Perhaps the coolest part of that final boss herself is that each one of her spellcards is a homage to a previous final boss in the series. For her last dangerous spellcard, those previous final bosses (Remilia, Yuyuko, Kaguya, and Eiki) will show up to attack you as well. And the previously mentioned themes? They mix in two appropriate boss themes: Maiden's Capriccio and "Eternal Shrine Maiden". That's right, the end of Gensokyo heralded by a song riffing on the very first theme of the series.
The Phantasm boss, Reimu again, is even more awesome. Her theme to begin with is a remix of Dichromatic Lotus Butterfly, Reimu's extra boss theme in the first Seihou game, with parts of the first stage themes of the PC-98 games. And then there is her last word: Spellcard versions of her attacks as a playable character.
The Extra/Phantasm bosses also share the greatest spellcard in the franchise, official or not: Simon Says in danmaku form. Clever when Suika does it as the Extra boss, but when Reimu does it again in Phantasm, it gets vicious.
In the fanmade platformer spinoff Super Marisa World, Kaguya is the consensus best boss of the game for acting less like a platformer boss and more like, well, a Touhou boss. Complete with side-scrolling-modified versions of her five impossible requests from Imperishable Night.
Yukari's last attack is also pretty awesome, being a platform remake of her very theatrical spellcard Danmaku Bounded Field. As someone on Youtube put it, "Yukari manipulated the border between danmaku and platformer games."
On the subject of fangame spin-offs, Mystical Chain definitely deserves a mention. As a pseudo-platformer beat-em-up game, the player makes a team of two out of Alice, Patchouli, and Marisa, and proceeds to fight their way through several stages inspired by various levels from the games, populated with enemies thematically fitting to the stages. The true awesome comes from the world end boss battles, which features another pair of characters showing up to do battle with your pair. While each of the boss battles are awesome in their own right, the Mokou/Kaguya pair is battling each other and your two characters are just a footnote during their duel. You spend as much time dodging both character's attacks as the bosses themselves do (and they do take damage from each other's attacks, if they connect), and have to time your own attacks during the momentary breaks in combat, while the other boss laughs at her rival getting pounded on. All of this set to a symphonic medley of their respective character themes. It has to be seen to be appreciated.

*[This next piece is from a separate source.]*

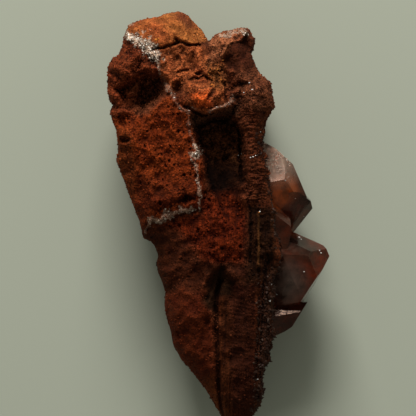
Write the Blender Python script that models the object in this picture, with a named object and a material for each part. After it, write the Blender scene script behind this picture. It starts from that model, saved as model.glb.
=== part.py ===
# Calcite crystals on a wedge of rusty hematite rock, lying on its broken back.
# The rock's long way runs along Y, the crystals stand on its +X side, and +Z is up.
import math

import bmesh
import bpy
import numpy as np
from mathutils import Vector, noise

MM = 0.001  # every length below is in millimetres and is turned into metres once

# Driving dimensions of the rock
GRAIN = 0.7           # spacing of the points that carry the relief
ROCK_TRIANGLES = 8200
SOCKET_GAP = 0.3      # free space between a crystal's root and the rock
ROLL_RIGHT = 1.5      # how far the front edge is rounded over, on each side
ROLL_LEFT = 5.0
ROLL_ENDS = 6.5
ROLL_BACK = 3.0
SLOPE_LEFT = 0.11     # the front falls away to the left of the rib
RIB_X = 6.0
LEAN_LEFT = 3.0       # how far the sides draw in towards the back
LEAN_RIGHT = 1.0
LEAN_TOP = 3.0
LEAN_STARTS_LEFT = 15.0   # distances from the middle line at which that draw is full
LEAN_STARTS_RIGHT = 8.0
LEAN_STARTS_TOP = 20.0
SIDES_MEET = 5.0      # width over which the left side's treatment turns into the right side's
TOP_END = 33.0        # the top end and the foot are rounded over more than the sides
TOP_END_LENGTH = 6.0
FOOT_END = -34.0
FOOT_END_LENGTH = 5.0
BLOCK_HEIGHT = 20.0   # height of the plain block that is then shaped
OUTLINE_RISE = 0.75   # the part of that height at which the rock is widest
OUTLINE_BAND = 0.35   # the sides are hollowed only further than this from it
SOFTENED = 0.55       # below this part of the height the outline's nicks die out
SOFTENING_ROUNDS = 24
FOOT_UNCARVED = -42.0     # the sides of the thin foot stay whole
FOOT_UNCARVED_LENGTH = 14.0
CRUST_TIP = 2.3       # distance between the small crystal points on the right side
CRUST_TIP_HEIGHT = 1.2
CRUST_SUNK = 0.5      # how far the crust lies back between them
TIP_SHARPNESS = 1.6

# Roughness of the rock, layer by layer: size of the lumps, how high they are, seed, and whether
# they meet in sharp creases, as on broken stone
WANDER_X = [(3.4, 0.9, 11, False), (1.5, 0.4, 12, False)]
WANDER_Y = [(3.4, 0.9, 13, False), (1.5, 0.4, 14, False)]
FRONT_ROUGHNESS = [(6.0, 0.9, 1, False), (3.2, 0.5, 2, True), (1.6, 0.3, 3, False)]
BACK_ROUGHNESS = [(7.0, 1.0, 4, False), (3.5, 0.5, 5, True)]
SIDE_ROUGHNESS = [(7.0, 1.1, 6, False), (3.6, 0.35, 8, True)]
SIDE_HOLLOWING = 1.45     # how far the left side is worn back on average

# The rock's outline from above, (x, y), clockwise from the left end of the top cap
CAP_EDGE = [(-18.1, 39.9), (-15.3, 41.0), (-12.0, 41.6), (-10.5, 42.2), (-8.1, 42.7), (-6.8, 42.3),
            (-5.8, 41.6), (-3.3, 38.8), (-2.6, 37.6), (-2.1, 36.3)]
TOOTH_EDGE = [(-1.1, 37.0), (-0.2, 37.8), (2.9, 38.4), (4.9, 38.9), (6.1, 38.6), (6.5, 37.7), (7.0, 36.8),
              (6.9, 35.5), (6.3, 34.0), (6.5, 32.8)]
SHOULDER_EDGE = [(7.5, 30.9), (8.5, 29.0), (9.8, 28.1), (10.3, 25.8), (10.5, 24.5), (11.0, 23.3),
                 (9.4, 21.0)]
CRYSTAL_EDGE = [(8.8, 18.7), (8.7, 16.1), (8.9, 14.1), (9.4, 11.5), (9.8, 9.1), (10.0, 6.9), (10.4, 4.7),
                (11.0, 2.6), (11.2, -1.5), (11.9, -3.9), (12.4, -6.0), (12.3, -8.0), (11.0, -11.1),
                (10.8, -14.9), (10.8, -23.1)]
FOOT_EDGE = [(10.1, -24.6), (9.7, -26.4), (9.4, -28.4), (8.8, -30.9), (8.8, -34.1), (8.2, -35.8),
             (7.6, -37.0), (6.9, -38.5), (6.0, -40.4), (4.9, -41.8), (3.9, -42.6), (2.6, -41.6),
             (0.5, -38.3)]
LOWER_LEFT_EDGE = [(-1.4, -35.2), (-2.8, -33.1), (-6.2, -28.6), (-7.7, -27.1), (-8.9, -24.7), (-9.6, -21.7),
                   (-10.7, -18.4), (-11.0, -16.3), (-10.7, -13.6), (-12.1, -10.1), (-12.5, -8.1),
                   (-12.3, -6.2), (-13.0, -4.5), (-13.8, -3.5), (-15.3, -2.9), (-15.5, -1.6)]
UPPER_LEFT_EDGE = [(-16.1, 1.0), (-16.8, 2.7), (-17.8, 5.2), (-19.4, 9.5), (-20.3, 12.0), (-20.1, 14.6),
                   (-20.6, 18.7), (-21.4, 20.5), (-21.7, 22.3), (-21.1, 23.7), (-21.9, 24.5), (-22.3, 26.3),
                   (-22.4, 30.7), (-22.1, 31.9), (-21.4, 33.0), (-20.2, 33.6), (-19.6, 34.5), (-19.1, 36.0),
                   (-19.0, 37.3), (-18.5, 38.6)]
OUTLINE = (CAP_EDGE + TOOTH_EDGE + SHOULDER_EDGE + CRYSTAL_EDGE + FOOT_EDGE + LOWER_LEFT_EDGE
           + UPPER_LEFT_EDGE)

# Height of the front and of the back along the rock, (y, z)
FRONT_CROWN = [(-42.6, 15.0), (-30.0, 18.5), (-12.0, 21.3), (10.0, 23.0), (26.0, 23.6), (42.4, 21.0)]
BACK_CROWN = [(-42.6, 3.2), (-30.0, 0.9), (-10.0, 0.2), (25.0, 0.1), (42.4, 2.8)]

MIDDLE_LINE = [(-42.0, 4.0), (-20.0, 0.5), (0.0, -2.0), (42.0, -5.0)]  # halfway across, (y, x)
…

The True Final Boss, the Mystic Records, aka PC-98 EX-Alice. Five spells, of the Philosopher's Stone variety, using the Grimoire of Alice, and a survival card, even. Also a bit of Awesome Music in the music playing, a mix of "The Grimoire of Alice".
One really ought to hand it out to Frontier Aja; they have made what is possibly the most Crazy Awesome crossovers in their Koumajou Densetsu games (Castlevania and Touhou crossovers). In special mention in both games released so far are the final boss fights; in both games, as is expected given it's Castlevania with Touhou characters, the Final Boss battles against Remilia Scarlet are simply awesome, not only for the buildup for each of the encounters (which include Shout Outs to Castlevania: Symphony of the Night), but the sheer intensity of the battles, and the incredible Awesome Music that accompanies them. In particular, the second game takes the feeling of the first to a whole new level. There is no more fitting theme for the last battle than The Rose-Killing Carmilla.

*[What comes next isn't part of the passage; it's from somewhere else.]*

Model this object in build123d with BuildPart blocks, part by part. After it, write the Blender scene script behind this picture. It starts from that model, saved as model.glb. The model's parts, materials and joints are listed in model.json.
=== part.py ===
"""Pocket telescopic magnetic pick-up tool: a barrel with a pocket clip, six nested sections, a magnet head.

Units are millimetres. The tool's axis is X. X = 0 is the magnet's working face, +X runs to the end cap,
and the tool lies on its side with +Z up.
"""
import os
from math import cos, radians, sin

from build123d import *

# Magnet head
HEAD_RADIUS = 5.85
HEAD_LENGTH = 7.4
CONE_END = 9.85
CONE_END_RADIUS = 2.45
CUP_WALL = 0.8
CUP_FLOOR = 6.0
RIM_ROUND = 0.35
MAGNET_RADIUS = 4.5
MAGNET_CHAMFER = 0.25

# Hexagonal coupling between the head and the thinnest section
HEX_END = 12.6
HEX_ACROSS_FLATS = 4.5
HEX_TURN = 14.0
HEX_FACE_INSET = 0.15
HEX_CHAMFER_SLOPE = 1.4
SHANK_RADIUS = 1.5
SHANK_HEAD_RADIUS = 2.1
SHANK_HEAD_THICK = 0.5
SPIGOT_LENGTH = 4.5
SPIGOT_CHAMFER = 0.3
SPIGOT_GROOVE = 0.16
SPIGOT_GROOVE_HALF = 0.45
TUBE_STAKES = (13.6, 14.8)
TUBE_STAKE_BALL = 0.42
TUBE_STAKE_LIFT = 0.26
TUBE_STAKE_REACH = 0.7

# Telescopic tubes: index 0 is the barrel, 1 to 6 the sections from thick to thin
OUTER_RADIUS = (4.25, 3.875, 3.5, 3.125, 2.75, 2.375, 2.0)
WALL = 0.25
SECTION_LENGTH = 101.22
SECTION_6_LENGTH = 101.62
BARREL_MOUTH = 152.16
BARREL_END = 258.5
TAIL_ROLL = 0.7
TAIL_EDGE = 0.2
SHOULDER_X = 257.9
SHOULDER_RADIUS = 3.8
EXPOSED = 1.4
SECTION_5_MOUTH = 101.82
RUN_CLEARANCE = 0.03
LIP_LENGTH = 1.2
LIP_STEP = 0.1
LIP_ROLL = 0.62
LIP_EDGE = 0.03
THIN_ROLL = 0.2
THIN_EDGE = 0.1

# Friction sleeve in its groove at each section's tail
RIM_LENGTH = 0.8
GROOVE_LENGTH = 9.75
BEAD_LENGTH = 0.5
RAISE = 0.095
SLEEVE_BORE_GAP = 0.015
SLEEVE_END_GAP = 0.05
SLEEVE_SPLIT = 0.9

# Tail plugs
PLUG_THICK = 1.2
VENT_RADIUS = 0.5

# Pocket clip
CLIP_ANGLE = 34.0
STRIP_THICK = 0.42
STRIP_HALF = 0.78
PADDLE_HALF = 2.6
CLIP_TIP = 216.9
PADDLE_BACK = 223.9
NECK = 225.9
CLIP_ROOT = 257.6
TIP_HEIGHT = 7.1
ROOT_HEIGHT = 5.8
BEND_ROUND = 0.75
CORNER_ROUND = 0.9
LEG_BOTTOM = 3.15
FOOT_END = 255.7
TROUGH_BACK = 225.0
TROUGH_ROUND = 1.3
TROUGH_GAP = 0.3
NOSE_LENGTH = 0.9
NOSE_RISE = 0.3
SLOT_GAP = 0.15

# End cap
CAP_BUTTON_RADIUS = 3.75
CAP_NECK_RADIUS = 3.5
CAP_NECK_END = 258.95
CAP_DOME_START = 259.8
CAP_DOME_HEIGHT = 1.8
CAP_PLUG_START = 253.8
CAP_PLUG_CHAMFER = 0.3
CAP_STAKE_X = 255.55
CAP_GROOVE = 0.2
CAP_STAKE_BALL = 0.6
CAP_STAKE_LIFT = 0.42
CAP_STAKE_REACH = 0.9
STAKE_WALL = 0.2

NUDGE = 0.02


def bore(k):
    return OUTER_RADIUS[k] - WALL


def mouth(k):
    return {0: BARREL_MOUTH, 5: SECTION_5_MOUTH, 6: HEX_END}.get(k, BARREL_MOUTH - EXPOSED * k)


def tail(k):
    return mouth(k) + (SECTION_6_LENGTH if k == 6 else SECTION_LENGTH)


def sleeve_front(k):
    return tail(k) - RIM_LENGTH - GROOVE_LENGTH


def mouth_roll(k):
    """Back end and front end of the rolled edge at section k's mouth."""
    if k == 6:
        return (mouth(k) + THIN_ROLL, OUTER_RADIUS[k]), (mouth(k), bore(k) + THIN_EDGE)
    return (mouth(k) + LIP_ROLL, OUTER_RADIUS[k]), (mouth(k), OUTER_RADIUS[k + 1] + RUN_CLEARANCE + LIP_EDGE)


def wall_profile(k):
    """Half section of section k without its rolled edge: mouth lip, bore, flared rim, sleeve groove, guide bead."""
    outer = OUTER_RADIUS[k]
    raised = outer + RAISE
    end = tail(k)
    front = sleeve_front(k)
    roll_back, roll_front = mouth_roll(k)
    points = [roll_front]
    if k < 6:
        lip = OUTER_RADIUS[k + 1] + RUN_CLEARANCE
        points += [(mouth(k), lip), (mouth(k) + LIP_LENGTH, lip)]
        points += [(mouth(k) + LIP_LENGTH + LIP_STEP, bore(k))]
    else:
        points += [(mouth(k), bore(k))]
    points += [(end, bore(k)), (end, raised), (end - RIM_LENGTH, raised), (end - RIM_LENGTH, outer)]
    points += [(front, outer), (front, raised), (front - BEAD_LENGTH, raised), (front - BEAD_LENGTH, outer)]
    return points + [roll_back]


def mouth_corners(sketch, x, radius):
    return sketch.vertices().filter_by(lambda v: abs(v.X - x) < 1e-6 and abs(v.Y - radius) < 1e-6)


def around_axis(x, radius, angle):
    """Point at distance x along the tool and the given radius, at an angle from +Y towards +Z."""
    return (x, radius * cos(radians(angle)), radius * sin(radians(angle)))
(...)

Marine Benefit, unusually for a fangame, consists entirely of original characters with the exception of the player's shot types - but that doesn't mean there can't be bosses as awesome as canon Touhou characters, if not even more so, as the extra boss Otohime Kanpukugu demonstrates. From her machinery-inspired nonspells, to her incredibly imaginative and ridiculously fun spellcards (one of which, to give some idea, is the board game Othello in danmaku form), to her amazing themeThe Butterfly of Isaac the Traveler, everything about her just screams awesome. On top of that, her spellcards are actually different depending on which character you're using, effectively meaning the game has three extra bosses! The best part, though, is that this is because the game DOES, as the boss demonstrates just as you think you've finished her off, by calling for backup. And when she does this, the characters you didn't pick come to back YOU up, for one final spellcard. See all of the awesome here.
Now here's a weird example: a boss battle from a fake fangame released as an April Fool's joke. It's Marisa vs Yuuka in Re:Lotus Land Story, and after using an array of new spellcards Yuuka resorts to repeatedly blasting away with the original Master Spark in all of its remastered glory. Yuuka's health actually regenerates during this phase, making it a Hopeless Boss Fight... until Marisa steals her signature spellmid-battle and beats Yuuka in a Beam-O-War.
The Touhou Danmaku All-Star Medley. The beginning appears to be a normal stage of Fairy Wars, but then the normal Touhou window layout explodes to the sides and Rumia comes throwing danmaku at you. It features all of the Windows-era characters up to this point, even the ones who don't appear in games. The spellcards are very creative and the widescreen format allows for even more beautiful danmaku to be shown off. Sadly, a playable version will be never released due to copyright issues.
While this is an RPG battle rather than a danmaku one, the battle against Rinnosuke in the original Touhou Labyrinth. Your party will be facing against someone who has eight different forms with three times the HP as the last major boss fight (or more), complete status immunity, and a myriad of strong attacks to use with a pattern behind them (as opposed to an A.I. Roulette script). Every character can contribute to the fight, but no character can single-handedly win it for you, so it really tests your party to the fullest of its limits, yet it never feels impossible or too luck based. As a bonus, the battle has some of the game's best BGM, regardless of whether you're listening to the special disc version or the older version.